Os personagens do livro fazem constantes referências a um período histórico em que não viveram, que muitos deles chamam de “no tempo do capitalismo”. Curiosamente, apesar de muito do cenário proposto lembrar conceitos igualitários do socialismo, e mesmo com parte da trama se desenrolando em cidades como Pequim, não existe nenhuma comparação entre aquela realidade e as várias experiências socialistas reais que existem ou existiram em nosso mundo. Há alguma razão para essa ausência de referencial?
Boa pergunta. Eu não senti necessidade de falar diretamente sobre os países que vivem hoje o socialismo real porque seu processo histórico parece estar no fim, e portanto não alterariam muito os eventos que desembocariam na derrocada do capitalismo. Não considero a China um país socialista: está claro que vive uma lógica capitalista ainda mais selvagem que a nossa, com a agravante de estar sob uma ditadura. Por essa reviravolta Marx não esperava, e rasteiras da realidade desse tipo são ótimos motivos para os artistas não facilitarem uma captura muito materialista. Acho que se eu falasse muito do socialismo real, as interpretações tenderiam para a macropolítica, que eu considero ultrapassada e redutora. Eu deliberadamente evitei deixar o sistema social falar mais do que as personagens, exatamente porque creio que nosso campo de batalha está na subjetividade, e não nas grandes ideologias ou nos modelos econômicos. Arte não tem capacidade para mudar o mundo e faria muito melhor se tentasse mudar as pessoas.
Você pensa em retornar algum dia a esse mesmo universo ficcional ou já explorou tudo o que tinha vontade dele?
Sim. Escrevi um conto, “Vladja”, sobre um personagem coadjuvante de Será, que vai sair em uma coletânea da Record. O conto me satisfez tanto que eu já planejo um livro só com histórias curtas retomando o universo do Será.
O seu livro de estréia, A grande incógnita, foi publicado por uma pequena editora, a Annablume. Seu segundo livro já saiu por uma editora da qual você é um dos sócios, a Ragnarok. Pode fazer uma análise desses dois extremos tão distintos como forma de publicação?

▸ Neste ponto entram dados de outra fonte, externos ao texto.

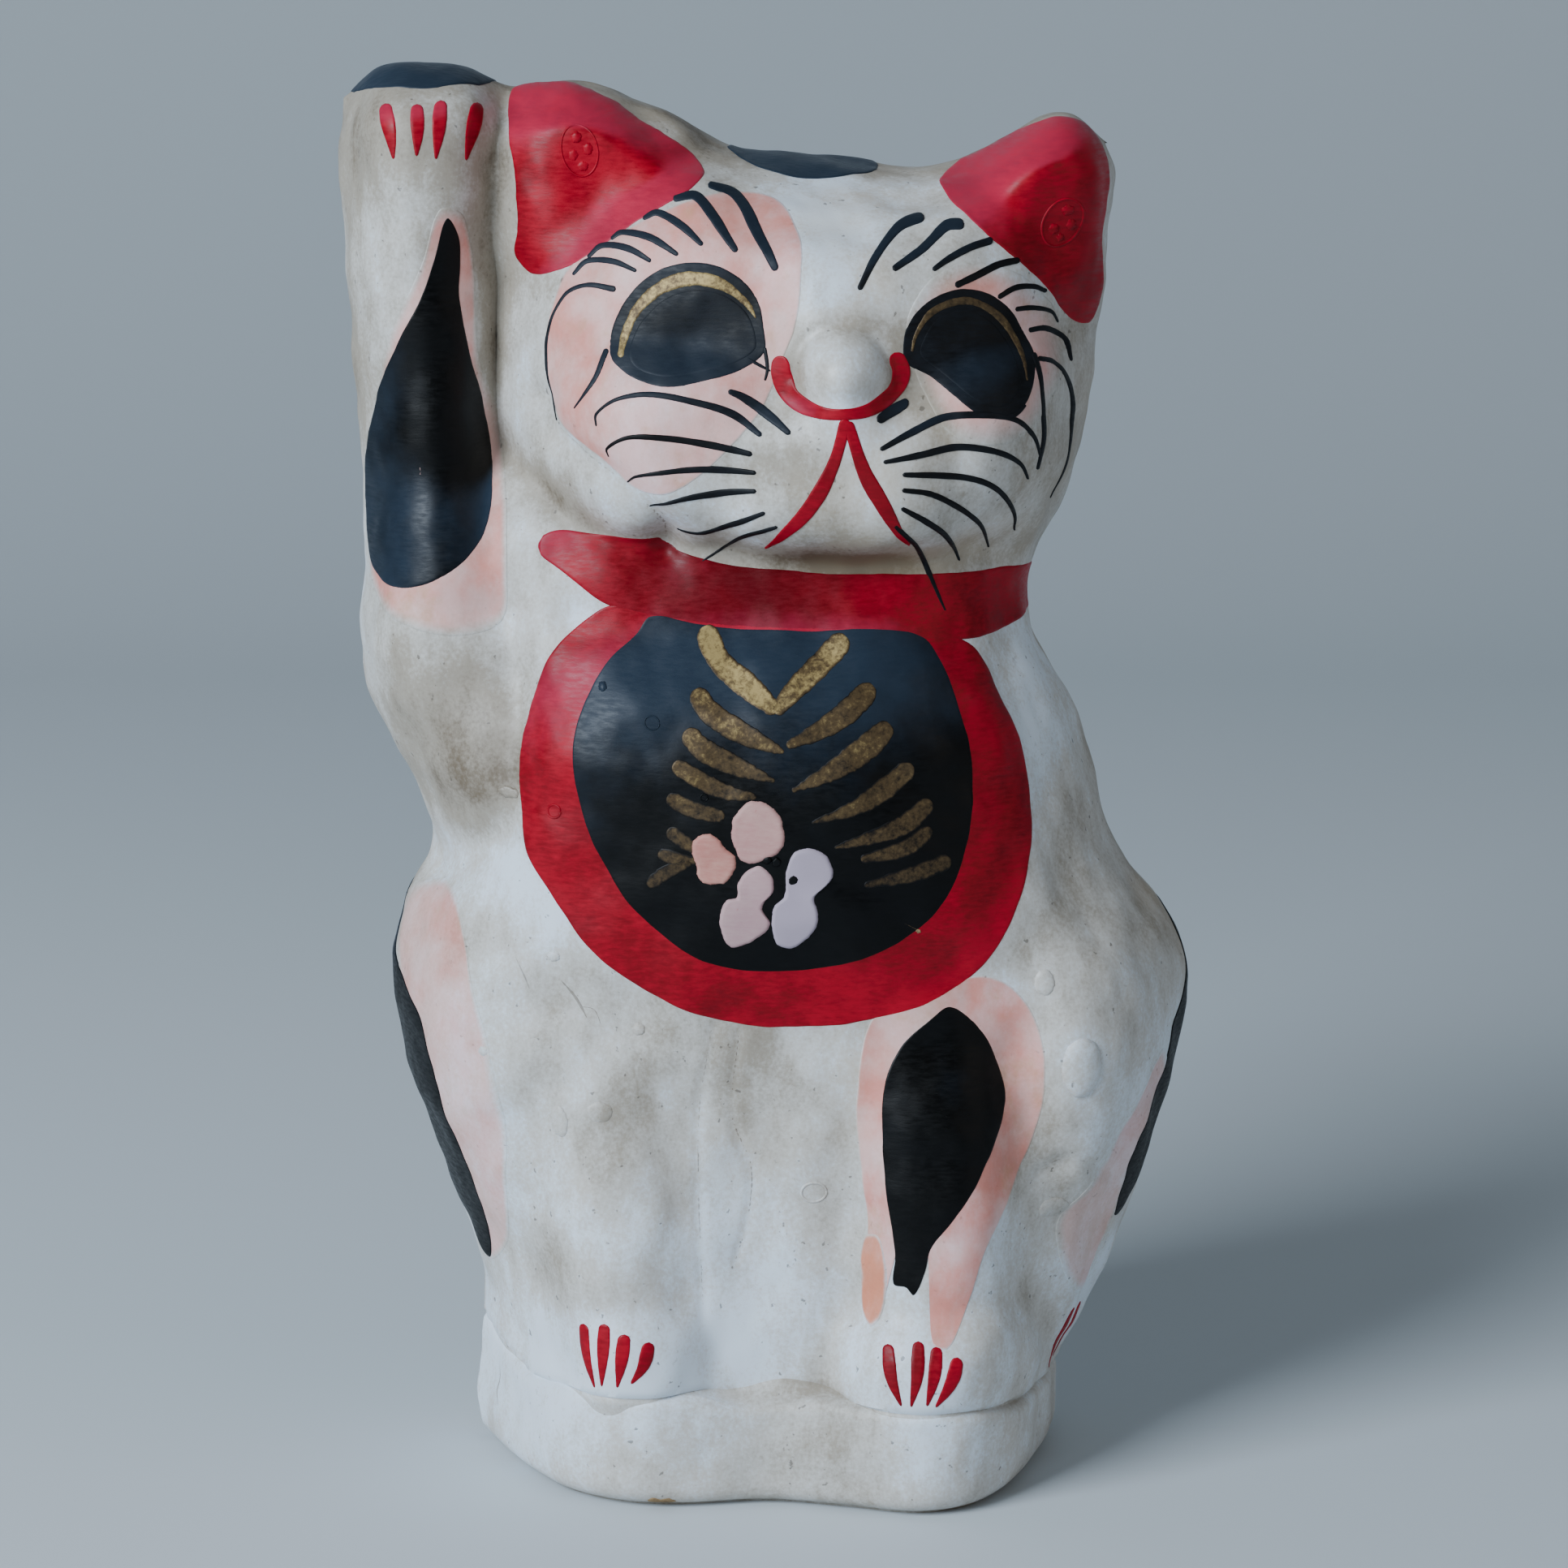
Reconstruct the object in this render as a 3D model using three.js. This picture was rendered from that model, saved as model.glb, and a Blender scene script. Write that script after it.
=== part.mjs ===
// Beckoning cat figurine in papier-mache, 240 mm tall, in millimetres, +Z up.
// The cat faces -Y, and its raised forepaw is on the -X side. The origin is the middle of the
// foot, on the face that stands on the shelf.
// The body is two pasted-paper half shells, front and back, that meet on the plane y = 0 and are
// taped together inside. A card board with a clay weight on it closes the foot, a strip of
// paper is wrapped round the join as a plinth, and a sheet of paper is pasted underneath.
import * as THREE from "three";

// Driving dimensions
const SHELL_WALL = 2.2; // pasted paper with its white ground
const GLUE_GAP = 0.3; // between pieces that are glued face to face
const UNDER_PAPER = 1.0;
const BOARD = 3.0;
const PLINTH_TOP = 18.0;
const PLINTH_WALL = 1.4;
const TAPE = 0.5;
const TAPE_CLEARANCE = 0.8; // from the inside of the shells, whose facets cut their curves
const WEIGHT = { halfWidth: 36, halfDepth: 27, height: 24 };

// Front view of the figure: the x of each side at a height z, and the height of the top at an x.
const LEFT_SIDE = [
  [0, -49], [4, -51], [12, -51.4], [18, -51], [24, -50], [32, -50.2], [50, -56.2], [72, -63],
  [88, -65], [96, -63.3], [108, -58.3], [116, -59.4], [126, -65], [136, -69.8], [146, -70.9],
  [160, -69.2], [180, -69], [205, -70.8], [225, -72], [234.5, -71.2],
];
const RIGHT_SIDE = [
  [0, 48], [4, 50], [12, 50.5], [18, 51.2], [26, 55.5], [40, 62.2], [60, 67.8], [74, 71],
  [86, 71.6], [93, 69.3], [101, 63.5], [110, 58.5], [120, 55.8], [130, 52.8], [138, 48.6],
  [145, 44.8], [152, 43.6], [158, 45.2], [166, 49], [176, 52.8], [195, 55.5], [212, 58.2],
  [222, 58.6], [227.5, 57],
];
const TOP_EDGE = [
  [-71.2, 234.5], [-65, 239.2], [-57, 240], [-50, 239], [-43, 236], [-38, 236.5], [-33, 237.4],
  [-27, 236], [-16, 230.7], [-6, 225.6], [4, 224.8], [14, 224], [24, 222.9], [32, 224.3],
  [40, 228.4], [46, 231.6], [51, 231.7], [57, 227.5],
];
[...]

A Annablume não é assim tão pequena, ela tem porte equivalente ao de uma Hedra, mas como trabalham mais com não-ficção, ainda estão construindo sua tradição na literatura. Estão no começo, mas acho que é uma das poucas editoras sérias do Brasil, que carece de gente com visão. Para o Será eu já queria uma editora um pouco maior, achei que o livro merecia divulgação, que ele podia desencadear discussões fortes, e despachei originais para todas as grandes. Foi uma decepção enorme, que diz muito sobre nosso mercado editorial: obtive ao menos duas respostas em que consideraram o livro muito bom, e mesmo elogiando não se arriscaram a investir. A lógica é essa mesma, acho que falta visão e falta coragem por conta dos editores. Eu escrevi para o Nelson de Oliveira desabafando, e ele me convidou para montarmos a Ragnarok. Tem sido um prazer trabalhar com o Nelson, que é um bom amigo e uma das figuras que mais respeito da nossa literatura. Outra coisa bacana é que ao montar uma editora independente você aprende muito sobre todas as etapas do processo.
Quais são os planos de sua editora para novos lançamentos? A Ragnarok pretende se especializar na área da literatura fantástica? Ela faz avaliação dos originais de outros escritores do gênero?
A Ragnarok já nasceu especializada em ficção científica e fantasia. Não é exatamente uma empresa, está mais para um clube, já que não bancamos as despesas do processo, mas também não estamos interessados em lucrar com o autor. A idéia é orientar sobre a capa, a gráfica, a diagramação e a divulgação, para que o livro, mesmo saindo em esquema independente, não faça feio diante de um produto das editoras profissionais.
Nos nossos planos está um livro de crônicas do André Carneiro, deliciosas de se ler, e um romance do Nelson, que ainda está sendo escrito. A gente faz avaliação de originais, com o tempo vamos mostrar algumas surpresas. Pode ser um pouco piegas citar Renato Russo, mas de fato o futuro não é mais como era antigamente, estamos em um momento em que a ficção científica tem de tudo para se renovar.
E você como escritor, já tem outros projetos planejados para o futuro próximo? Pretende voltar a trabalhar com temas da FC?
Recentemente, ganhei uma bolsa do governo de São Paulo para concluir meu próximo romance, Puro enquanto, que talvez seja meu livro mais ambicioso. Passei dez anos anotando meus sonhos pela manhã, e os costurei na história de um publicitário que entra em coma. Em certo momento, ele percebe que está sonhando e quer despertar, mas “despertar” ganha outros sentidos. A linguagem é pouco usual, com texto e imagens em constante diálogo. Também quero escrever para teatro e cinema. Quanto à ficção científica, só não quero escrever nada que me pareça inferior ao Será, mas assim que eu tiver um material consistente, lanço uma coletânea de contos.